What drives Dave and the team at Wright Landscapes to do what they do? “There is some real satisfaction out of seeing a customer who is excited about building a project. Just that level of excitement and going through that design process and wrestling with them about budget and ideas and taking that idea and seeing their faces when it’s built. That’s why I do what I do,” Wright says.
With the company running so well, Dave looks to a future where he can retire from the business and have the time and freedom to concentrate on whatever he wants to do. For now, he loves spending weekends at the cottage with wife Tracy and their two kids. Both his 10-year-old son and 13-year-old daughter are into martial arts and the family has travelled throughout North America for competitions. His daughter is also a world champion.
For his term as LO president, Dave has a few things on his agenda. In addition to the labour shortage, he feels the cost of doing business and the many changing regulations that make it “harder and harder to run a business” are the biggest challenges for the profession. “I remember a day when my dad looked at me and said, ‘I could never do what you are doing now,’” Dave says.

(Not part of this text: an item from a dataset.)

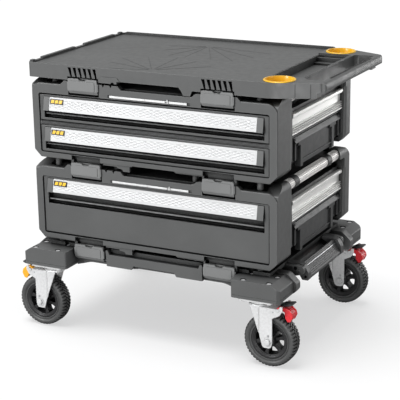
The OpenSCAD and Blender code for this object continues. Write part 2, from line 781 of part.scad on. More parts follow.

For the association, Dave would like to improve recognition of the profession by the public. “We are regarded around North American and the world among our peers, but the public doesn’t know who we are and it’s been a long-time struggle. We need to build on what we’ve got here, so the public knows who we are, and why we are here.”
With the renewal of the LO building, he wants to build on that energy and take the association to the next level. As with his success in business, Dave says having the association’s newly-updated plan as a guide will help. “It’s all about moving together in the right direction and it’s exciting to be a part of something that is much bigger that we are.”